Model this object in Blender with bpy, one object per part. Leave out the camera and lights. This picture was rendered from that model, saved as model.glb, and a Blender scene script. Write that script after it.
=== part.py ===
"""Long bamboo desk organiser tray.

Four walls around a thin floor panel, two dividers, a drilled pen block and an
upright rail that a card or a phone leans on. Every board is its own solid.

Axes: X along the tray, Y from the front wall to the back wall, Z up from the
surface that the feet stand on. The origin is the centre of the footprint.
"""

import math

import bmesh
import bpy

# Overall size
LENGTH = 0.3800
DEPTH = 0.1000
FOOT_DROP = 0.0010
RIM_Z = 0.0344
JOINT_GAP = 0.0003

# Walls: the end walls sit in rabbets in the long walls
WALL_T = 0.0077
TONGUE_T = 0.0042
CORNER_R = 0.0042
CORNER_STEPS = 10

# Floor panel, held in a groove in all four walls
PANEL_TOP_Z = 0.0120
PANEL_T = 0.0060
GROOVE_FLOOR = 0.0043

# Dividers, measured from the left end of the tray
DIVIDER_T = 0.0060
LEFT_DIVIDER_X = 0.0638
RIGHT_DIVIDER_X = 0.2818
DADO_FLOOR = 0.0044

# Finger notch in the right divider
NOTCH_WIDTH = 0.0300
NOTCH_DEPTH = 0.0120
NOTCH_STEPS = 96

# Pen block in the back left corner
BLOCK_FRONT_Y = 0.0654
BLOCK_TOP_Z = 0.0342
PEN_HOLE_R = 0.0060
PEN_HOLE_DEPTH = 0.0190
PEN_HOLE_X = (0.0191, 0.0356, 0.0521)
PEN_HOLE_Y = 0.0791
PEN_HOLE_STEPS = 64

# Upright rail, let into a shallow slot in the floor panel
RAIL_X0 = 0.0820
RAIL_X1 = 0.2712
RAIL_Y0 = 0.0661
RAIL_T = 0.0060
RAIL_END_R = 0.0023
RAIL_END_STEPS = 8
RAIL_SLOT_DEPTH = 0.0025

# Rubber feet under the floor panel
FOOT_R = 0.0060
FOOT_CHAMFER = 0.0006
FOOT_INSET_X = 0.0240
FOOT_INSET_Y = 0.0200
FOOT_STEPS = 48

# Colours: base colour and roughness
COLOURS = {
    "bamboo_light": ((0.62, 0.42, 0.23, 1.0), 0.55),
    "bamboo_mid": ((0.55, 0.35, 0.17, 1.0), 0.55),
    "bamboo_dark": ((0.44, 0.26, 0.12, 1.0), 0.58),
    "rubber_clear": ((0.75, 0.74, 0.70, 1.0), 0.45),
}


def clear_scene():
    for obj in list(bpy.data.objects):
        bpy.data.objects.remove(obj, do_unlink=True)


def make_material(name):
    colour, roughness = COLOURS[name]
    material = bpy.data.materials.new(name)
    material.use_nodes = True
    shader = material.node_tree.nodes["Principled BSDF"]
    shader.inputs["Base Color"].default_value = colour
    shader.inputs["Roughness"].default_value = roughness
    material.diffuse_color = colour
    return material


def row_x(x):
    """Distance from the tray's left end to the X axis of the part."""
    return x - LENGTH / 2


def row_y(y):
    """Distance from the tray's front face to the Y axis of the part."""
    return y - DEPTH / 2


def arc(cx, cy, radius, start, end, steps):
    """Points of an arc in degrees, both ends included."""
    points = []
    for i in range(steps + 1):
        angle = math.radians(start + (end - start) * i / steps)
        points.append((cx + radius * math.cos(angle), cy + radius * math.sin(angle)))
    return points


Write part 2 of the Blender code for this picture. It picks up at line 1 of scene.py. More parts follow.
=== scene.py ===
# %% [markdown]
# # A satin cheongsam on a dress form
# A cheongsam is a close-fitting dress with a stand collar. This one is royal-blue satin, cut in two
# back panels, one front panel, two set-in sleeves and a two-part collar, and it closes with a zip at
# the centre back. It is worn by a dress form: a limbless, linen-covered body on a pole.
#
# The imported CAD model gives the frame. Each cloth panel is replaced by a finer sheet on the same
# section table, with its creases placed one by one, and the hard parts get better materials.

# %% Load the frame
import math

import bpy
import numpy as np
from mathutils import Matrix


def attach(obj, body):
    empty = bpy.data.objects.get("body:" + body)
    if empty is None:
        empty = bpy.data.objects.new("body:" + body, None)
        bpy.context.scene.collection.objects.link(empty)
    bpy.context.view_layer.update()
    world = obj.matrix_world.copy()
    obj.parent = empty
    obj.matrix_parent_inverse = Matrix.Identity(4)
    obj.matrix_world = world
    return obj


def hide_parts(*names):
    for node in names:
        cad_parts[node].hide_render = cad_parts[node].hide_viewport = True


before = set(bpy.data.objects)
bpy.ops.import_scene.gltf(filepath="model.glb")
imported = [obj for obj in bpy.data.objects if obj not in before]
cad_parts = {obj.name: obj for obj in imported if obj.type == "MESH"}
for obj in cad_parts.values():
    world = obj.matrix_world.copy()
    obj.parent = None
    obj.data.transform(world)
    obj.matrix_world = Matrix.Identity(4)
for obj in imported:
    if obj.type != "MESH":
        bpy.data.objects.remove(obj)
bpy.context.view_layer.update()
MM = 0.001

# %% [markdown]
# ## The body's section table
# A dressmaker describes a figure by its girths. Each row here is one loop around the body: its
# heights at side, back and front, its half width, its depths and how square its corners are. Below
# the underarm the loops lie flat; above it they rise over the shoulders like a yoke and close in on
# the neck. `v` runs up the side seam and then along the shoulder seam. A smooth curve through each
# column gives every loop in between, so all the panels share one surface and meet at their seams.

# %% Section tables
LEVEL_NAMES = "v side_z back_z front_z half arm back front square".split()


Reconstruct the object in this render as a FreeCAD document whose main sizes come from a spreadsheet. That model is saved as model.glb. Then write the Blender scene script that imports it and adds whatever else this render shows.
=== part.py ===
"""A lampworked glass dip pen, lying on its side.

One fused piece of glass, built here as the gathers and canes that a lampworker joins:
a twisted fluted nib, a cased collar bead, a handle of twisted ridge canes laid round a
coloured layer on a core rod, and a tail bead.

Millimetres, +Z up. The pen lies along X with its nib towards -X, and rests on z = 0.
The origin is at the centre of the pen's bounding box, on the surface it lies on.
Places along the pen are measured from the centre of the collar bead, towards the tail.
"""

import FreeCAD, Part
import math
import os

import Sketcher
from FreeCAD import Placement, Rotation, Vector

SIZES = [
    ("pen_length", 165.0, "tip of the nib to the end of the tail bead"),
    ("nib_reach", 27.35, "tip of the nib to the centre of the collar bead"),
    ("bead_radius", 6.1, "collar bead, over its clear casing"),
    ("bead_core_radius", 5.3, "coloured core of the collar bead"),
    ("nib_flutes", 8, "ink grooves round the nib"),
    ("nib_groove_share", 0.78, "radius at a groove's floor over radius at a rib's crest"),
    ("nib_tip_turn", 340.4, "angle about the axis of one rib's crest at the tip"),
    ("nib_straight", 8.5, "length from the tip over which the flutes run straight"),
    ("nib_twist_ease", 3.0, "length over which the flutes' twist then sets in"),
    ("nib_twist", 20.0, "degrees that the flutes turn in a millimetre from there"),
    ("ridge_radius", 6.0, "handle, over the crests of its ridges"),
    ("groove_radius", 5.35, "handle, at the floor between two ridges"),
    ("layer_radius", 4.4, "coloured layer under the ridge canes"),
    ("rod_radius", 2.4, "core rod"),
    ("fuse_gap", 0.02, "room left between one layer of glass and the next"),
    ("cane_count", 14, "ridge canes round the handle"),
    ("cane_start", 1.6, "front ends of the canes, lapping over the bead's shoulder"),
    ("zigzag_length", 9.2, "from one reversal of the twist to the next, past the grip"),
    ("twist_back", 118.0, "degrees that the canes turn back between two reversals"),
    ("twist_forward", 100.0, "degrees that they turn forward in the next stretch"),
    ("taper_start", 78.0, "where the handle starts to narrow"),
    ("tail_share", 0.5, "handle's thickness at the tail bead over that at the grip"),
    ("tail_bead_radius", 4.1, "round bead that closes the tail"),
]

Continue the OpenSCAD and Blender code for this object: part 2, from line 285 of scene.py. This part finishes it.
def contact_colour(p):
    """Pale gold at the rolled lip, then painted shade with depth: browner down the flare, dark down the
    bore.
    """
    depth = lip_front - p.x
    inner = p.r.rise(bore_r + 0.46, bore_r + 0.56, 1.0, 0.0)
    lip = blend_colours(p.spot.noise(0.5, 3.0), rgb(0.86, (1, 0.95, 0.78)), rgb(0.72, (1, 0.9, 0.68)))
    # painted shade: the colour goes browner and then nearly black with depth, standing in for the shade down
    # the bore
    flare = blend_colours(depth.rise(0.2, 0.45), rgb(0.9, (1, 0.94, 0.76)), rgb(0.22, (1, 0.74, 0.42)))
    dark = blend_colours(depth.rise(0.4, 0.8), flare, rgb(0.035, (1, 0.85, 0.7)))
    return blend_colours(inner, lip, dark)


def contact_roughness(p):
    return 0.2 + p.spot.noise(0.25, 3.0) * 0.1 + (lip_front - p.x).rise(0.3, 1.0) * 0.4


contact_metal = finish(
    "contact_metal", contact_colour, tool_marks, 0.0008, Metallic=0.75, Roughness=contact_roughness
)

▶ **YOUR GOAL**
Out of the material above, select every line that holds the string "Blender".

▶ **RESPONSE TO THE EXERCISE**
Model this object in Blender with bpy, one object per part. Leave out the camera and lights. This picture was rendered from that model, saved as model.glb, and a Blender scene script. Write that script after it.
Write part 2 of the Blender code for this picture. It picks up at line 1 of scene.py. More parts follow.
Reconstruct the object in this render as a FreeCAD document whose main sizes come from a spreadsheet. That model is saved as model.glb. Then write the Blender scene script that imports it and adds whatever else this render shows.
Continue the OpenSCAD and Blender code for this object: part 2, from line 285 of scene.py. This part finishes it.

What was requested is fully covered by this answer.